Common Area and Amenity Connectivity
Upgrading shared spaces often delivers quick wins with lower investment. Reliable Wi-Fi in lobbies, fitness centers, pools, and coworking spaces directly improves resident satisfaction scores.
This approach works particularly well for properties where unit-level infrastructure upgrades face budget constraints. Improving common area connectivity demonstrates commitment to resident experience while planning larger infrastructure investments.

How to Assess Your Building’s Upgrade Priority
Before committing capital, evaluate your current infrastructure against resident needs and competitive positioning. This assessment prevents over-investment in buildings where modest improvements suffice and under-investment where comprehensive upgrades are necessary.
Infrastructure Audit Checklist
Document your building’s current state across these dimensions:
- Backbone type: Fiber, coaxial, or copper to the building? To each floor? To each unit?
- Age of cabling: When was the current infrastructure installed? Has it been upgraded since original construction?
- Provider access: How many internet service providers can serve your building? Are residents locked into a single option?
- Common area coverage: What percentage of shared spaces have reliable Wi-Fi? What speeds do residents experience?
- Service call volume: How many resident complaints relate to internet connectivity monthly?
Resident Demand Signals
Your current residents provide the clearest guidance on upgrade priorities. Review satisfaction survey comments, maintenance request patterns, and renewal conversation notes for connectivity themes.
Properties with high concentrations of remote workers, gaming enthusiasts, or households with multiple streaming users face more urgent upgrade pressure than communities primarily serving residents who work outside the home.
Competitive Market Analysis
Survey comparable properties in your market. What connectivity amenities do they advertise? Have nearby buildings recently completed infrastructure upgrades? Are you losing prospects or renewals to properties with better internet? Research shows the Wi-Fi impact on multifamily occupancy directly correlates with competitive positioning in most markets.

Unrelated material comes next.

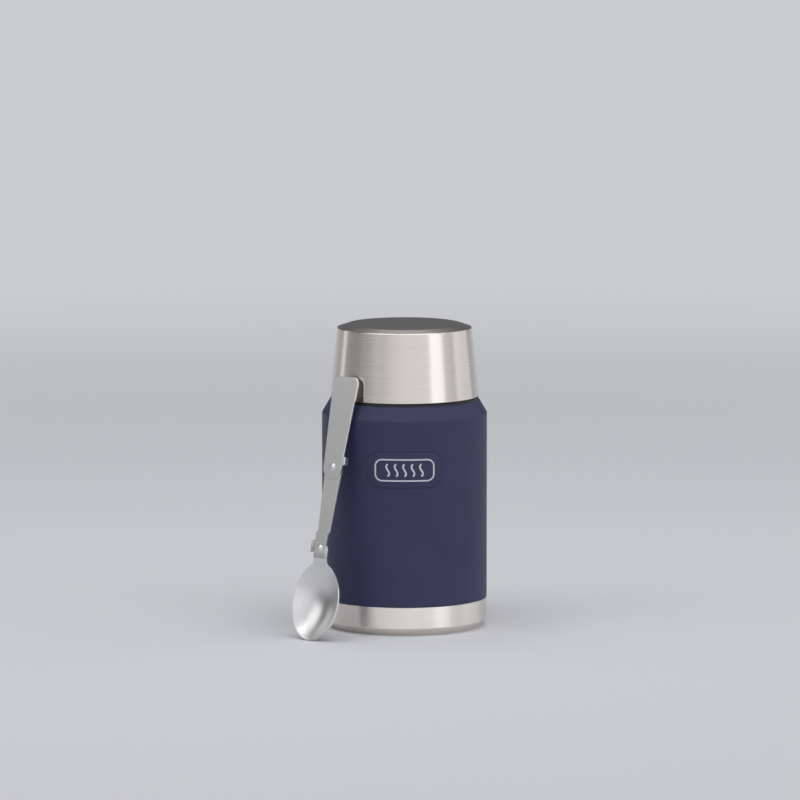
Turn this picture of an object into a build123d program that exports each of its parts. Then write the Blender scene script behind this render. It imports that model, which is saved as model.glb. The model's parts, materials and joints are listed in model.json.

In markets where competitors have already upgraded, delaying your investment accelerates tenant loss. In markets where connectivity remains an afterthought, early investment creates differentiation advantage.
Implementation Approaches That Protect NOI During Upgrades
Infrastructure projects create temporary disruption. Poor execution erodes the NOI gains you’re pursuing. Plan implementation to minimize resident impact and maintain occupancy throughout the upgrade process.
Phased Rollout Strategy
Rather than disrupting the entire property simultaneously, phase upgrades by building, floor, or unit cluster. This approach allows you to:
- Learn from early phases and adjust installation procedures
- Maintain service continuity for most residents during construction
- Spread capital expenditure across multiple budget periods
- Generate early testimonials from upgraded units to support lease-up
Coordinate phasing with your natural turnover cycle. Prioritize upgrades in units approaching lease expiration, allowing you to capture rent premiums at renewal or re-lease.
Resident Communication Framework
Transparent communication prevents the frustration that drives move-outs during construction periods. Notify residents 30+ days before work begins in their unit or common areas. Provide specific timeframes, explain the benefits they’ll receive, and establish clear channels for questions or concerns.
Position the upgrade as an investment in their living experience, not an inconvenience they must tolerate. Residents who understand the end benefit show significantly higher patience during temporary disruption.
Vendor Selection Criteria
Choose implementation partners with documented multifamily experience. Residential and commercial installation practices don’t translate directly to the unique constraints of occupied apartment buildings.
Evaluate potential partners on installation speed per unit, resident satisfaction scores from previous projects, warranty terms, and ongoing support capabilities. The lowest installation bid often generates the highest total cost when callbacks, delays, and resident complaints accumulate.
Experienced providers like Quantum Wi-Fi understand the operational realities of multifamily properties and design implementation approaches that protect your NOI throughout the upgrade process.

Measuring ROI on Connectivity Investments
Track specific metrics to validate your investment thesis and guide future capital allocation decisions.
Key Performance Indicators
Monitor these metrics before, during, and after infrastructure upgrades:
- Turnover rate: Compare 12-month rolling turnover against pre-upgrade baseline
- Rent growth: Track achieved rents versus market comps and pre-upgrade levels
- Service call volume: Measure connectivity-related maintenance requests
- Satisfaction scores: Survey residents specifically on internet experience
- Lease conversion rate: Track whether connectivity features influence prospect decisions
Establish baseline measurements before beginning upgrades. Without pre-upgrade data, you cannot demonstrate improvement or calculate actual returns.
Timeline Expectations
NOI improvements from connectivity upgrades typically materialize over 12–24 months. Turnover reduction shows first as leases renew post-upgrade. Rent premiums capture gradually as units turn and new leases reflect improved amenities. Operational savings accumulate as service call volumes decline.
Expect the investment payback period to range from 24–48 months depending on property size, upgrade scope, and market conditions. Properties in competitive markets with high turnover often see faster returns than stabilized communities with already-strong retention.
Taking Action on Internet Upgrades That Increase Multifamily NOI
Connectivity infrastructure has transitioned from amenity to essential utility. Properties that delay upgrades face accelerating competitive disadvantage as resident expectations continue rising and institutional buyers factor infrastructure quality into valuations.
Start with an honest assessment of your current infrastructure and resident satisfaction. Identify whether your building needs comprehensive fiber installation, managed network implementation, or targeted common area improvements. Build a phased implementation plan that protects occupancy during construction.
For properties serious about capturing NOI gains from connectivity improvements, partnering with experienced providers simplifies the technical complexity. Quantum Wi-Fi’s multifamily connectivity solutions deliver the infrastructure quality and implementation expertise that translate into measurable property performance improvements.
The buildings that invest now position themselves for the next decade of resident expectations. Those that wait will pay more later—in both upgrade costs and lost residents.